I personally felt an awakening through the Holy Spirit sometime around early 2020, that Jesus was returning soon. And the more I've studied Bible prophecies and current events I know that it's fast approaching. Although it's important to test the spirits of dreams to see if it's really from God or not, the message of the majority is clear. Time is short.
(This was just a small selection of the MANY signs that God continues to send as warnings. The frequency and intensity is rising like it never has before. A more in depth list can be found, along with Bible references and news sources, at https://www.ithasbeenwritten.com/ )
To You:
For those of you who are un-Believers, I am not writing this to be a fear monger. When evidence and reports come in that there's a bomb in a building, the people inside need to know about it. Even if it ends up being fake, the risk isn't worth it. This isn't just one fanatic Christian with a dream trying to convince everyone the end is near, this is the whole world. No matter what you believe about Bible prophecies, these current events are real things that are happening, and show no signs of slowing down. The good news is that Jesus died to save you from all this. He died to clear our sin debt and give us the hope of Heaven, a place we could never get to on our own. And His signs are saying He's coming soon to rescue everyone who accepted His sacrifice and entered His family.

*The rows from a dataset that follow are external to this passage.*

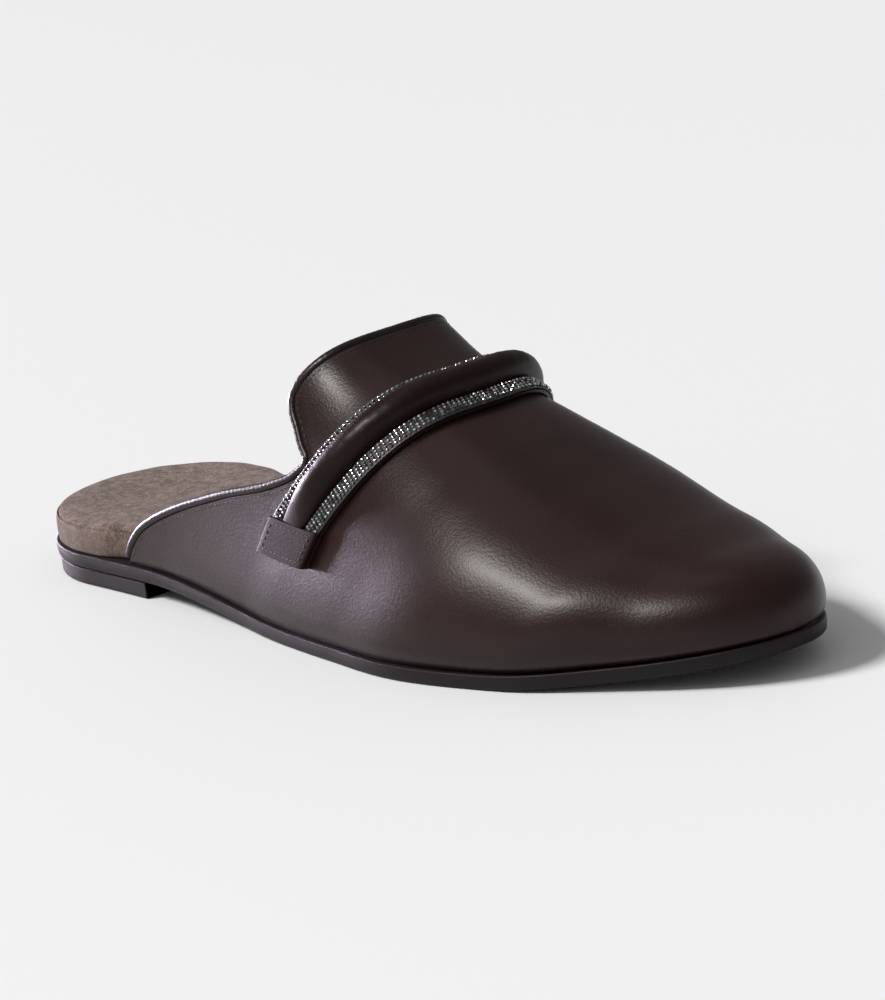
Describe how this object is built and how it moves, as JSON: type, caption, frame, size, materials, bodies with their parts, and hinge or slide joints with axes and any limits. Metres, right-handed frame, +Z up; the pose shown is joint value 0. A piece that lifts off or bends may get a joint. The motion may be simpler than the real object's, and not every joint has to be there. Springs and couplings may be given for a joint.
{
  "type": "babouche slipper",
  "caption": "Backless leather slipper with a tall tongue, a beaded strap with a padded roll, a suede footbed and a low heel.",
  "frame": {"origin": "middle of the footprint's bounding box, on the floor under the heel and the ball", "axes": "+X from heel to toe, +Y towards the inner side of the foot, +Z up"},
  "size_m": [0.2616, 0.0874, 0.0723],
  "materials": {
    "sole_leather": "dark burnished sole leather",
    "suede": "taupe suede with a short nap",
    "upper_leather": "smooth dark brown calf leather, softly polished",
    "beads": "black and silvery faceted beads in close rows"
  },
  "bodies": {
    "root": {"outsole": "sole_leather", "heel": "sole_leather", "footbed": "suede", "upper": "upper_leather", "topline_binding": "upper_leather", "strap_base": "upper_leather", "strap_roll": "upper_leather", "bead_band_rear": "beads", "bead_band_front": "beads", "strap_tab_outer": "upper_leather", "strap_tab_inner": "upper_leather"}
  },
  "joints": []
}
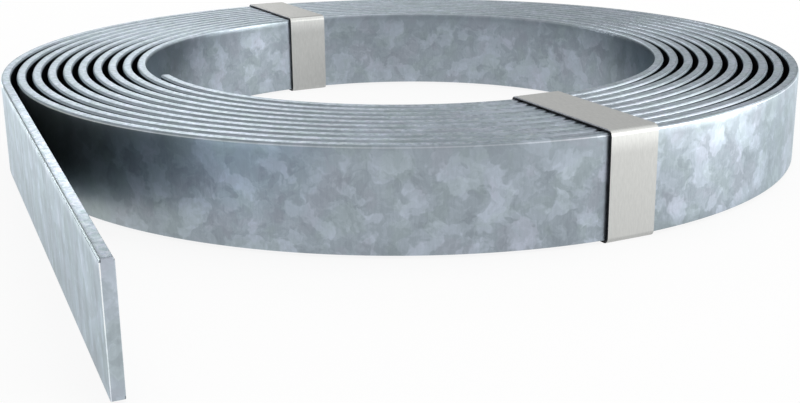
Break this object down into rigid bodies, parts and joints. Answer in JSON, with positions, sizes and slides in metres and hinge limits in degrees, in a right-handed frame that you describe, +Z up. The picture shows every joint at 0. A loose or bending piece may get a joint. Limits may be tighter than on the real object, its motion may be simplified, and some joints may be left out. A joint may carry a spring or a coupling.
{
  "type": "steel strip coil",
  "caption": "Open coil of flat galvanised steel strip lying on edge, with gaps between its turns, a straight free tail and flat metal straps round the turns.",
  "frame": {"origin": "under the middle of the whole object, tail included, on the surface it rests on", "axes": "+Z up along the upright bore, +Y along the longest way, from the tail's free end towards the far side of the coil"},
  "size_m": [0.2768, 0.357, 0.0318],
  "materials": {
    "galvanised_strip": "hot-dip galvanised, satin, blue-grey with a soft zinc spangle",
    "strap_metal": "plain satin metal, warm light grey"
  },
  "bodies": {
    "root": {"steel_strip": "galvanised_strip", "front_strap": "strap_metal", "rear_strap": "strap_metal"}
  },
  "joints": []
}
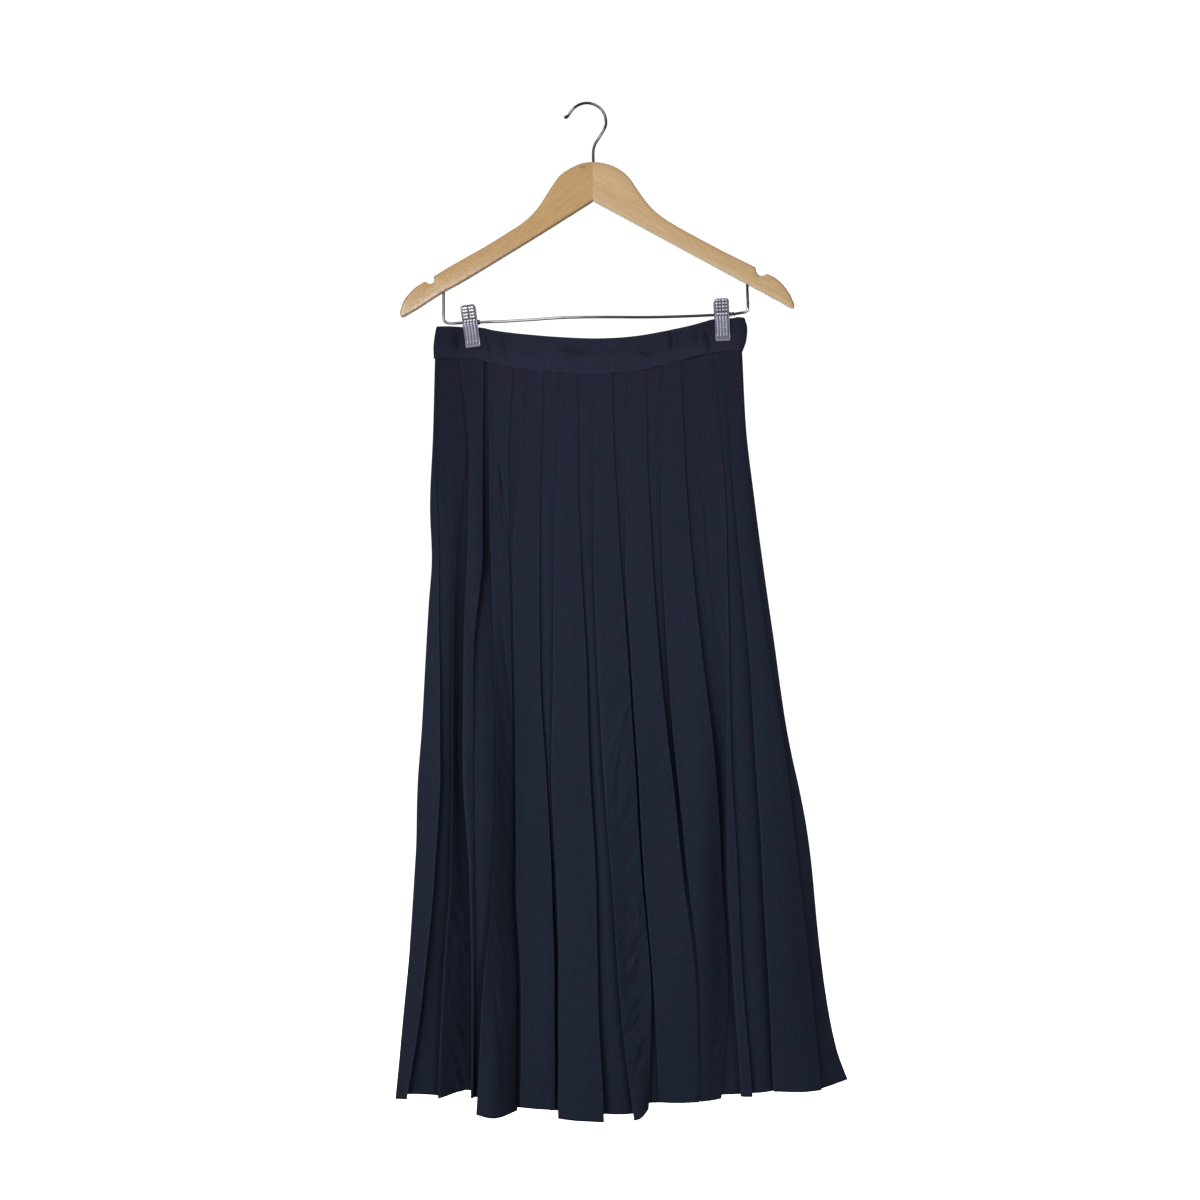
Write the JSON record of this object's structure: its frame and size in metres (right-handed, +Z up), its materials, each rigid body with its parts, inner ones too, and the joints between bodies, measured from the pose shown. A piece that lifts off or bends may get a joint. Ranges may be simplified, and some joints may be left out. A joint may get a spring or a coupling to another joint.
{
  "type": "pleated skirt on a clip hanger",
  "caption": "Long dark navy pleated crepe skirt with a plain waistband, hung from a wooden clip hanger by its waist, open at the waist and the hem.",
  "frame": {"origin": "underside of the hook's arc, where a rail or a peg carries the hanger, midway through the wire", "axes": "+Z up; the skirt's front looks along -Y; +X is to the right as seen from the front"},
  "size_m": [0.507, 0.0943, 1.1308],
  "materials": {
    "crepe": "matt crepe, very dark navy",
    "band_crepe": "matt crepe, very dark navy",
    "varnished_wood": "clear satin varnish",
    "chrome_wire": "polished",
    "clip_steel": "plated, satin"
  },
  "bodies": {
    "root": {"waistband_front": "band_crepe", "waistband_back": "band_crepe", "skirt_front": "crepe", "skirt_back": "crepe", "hanger_arm_left": "varnished_wood", "hanger_arm_right": "varnished_wood", "hanger_hook": "chrome_wire", "hanger_bar": "chrome_wire", "clip_left_front": "clip_steel", "clip_left_back": "clip_steel", "clip_left_spring": "clip_steel", "clip_right_front": "clip_steel", "clip_right_back": "clip_steel", "clip_right_spring": "clip_steel"}
  },
  "joints": []
}
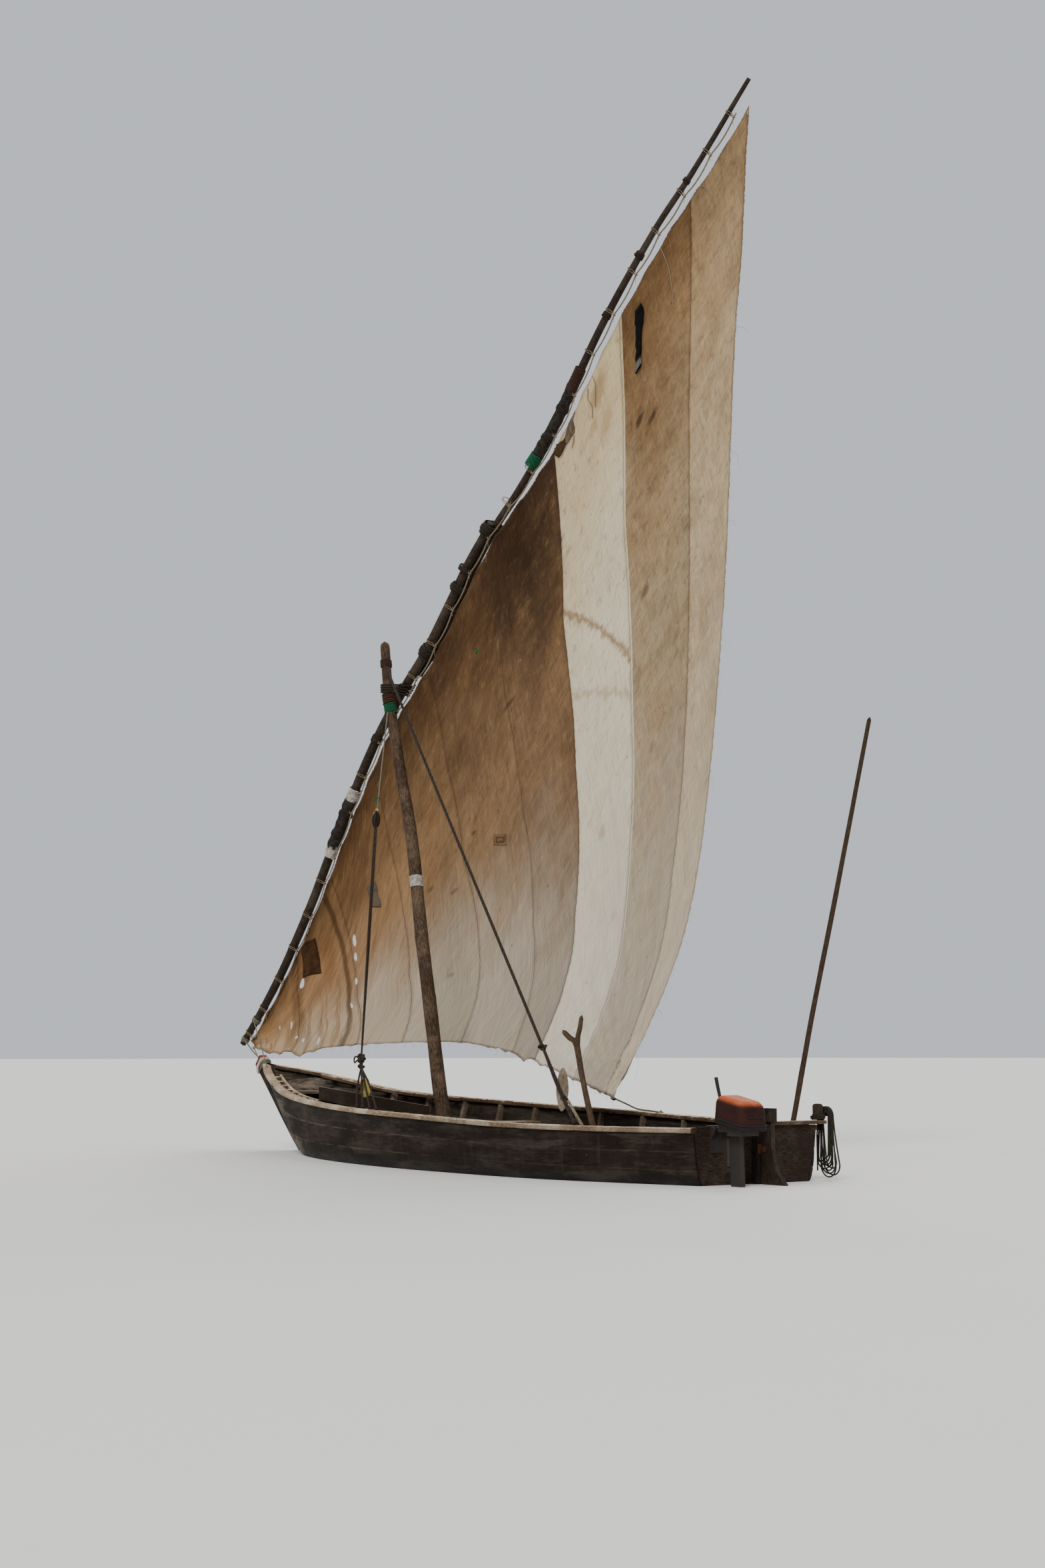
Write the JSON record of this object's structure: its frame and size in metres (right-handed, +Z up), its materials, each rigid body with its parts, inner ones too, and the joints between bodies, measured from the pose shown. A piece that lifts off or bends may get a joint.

“If you confess with your mouth that Jesus is Lord and believe in your heart that God raised Him from the dead, you will be saved.” (Romans 10:9)
For those Believers that don't think Jesus is returning soon, please pray about it and study His word. He was angry at the Pharisees of the generation of His first coming, because He said, “You know how to interpret the weather signs in the sky, but you don't know the how to interpret the signs of the times!” (Matthew 16:3).
Matthew 24's “no one knows the day/hour” is not saying that we won't know the season in which He will return. If it were, He wouldn't have gone to all the trouble of giving so many signs of the closeness of the event. “So you, too, must keep watch! For you don't know what day your Lord is coming.” (Matthew 24:42) “But you aren't in the dark about these things (signs), dear brothers and sisters, and you won't be surprised when the Day of the Lord comes like a thief.” (1 Thessalonians 5:4) Are you watching? Let's do our best to be a light as much as possible before it's too late.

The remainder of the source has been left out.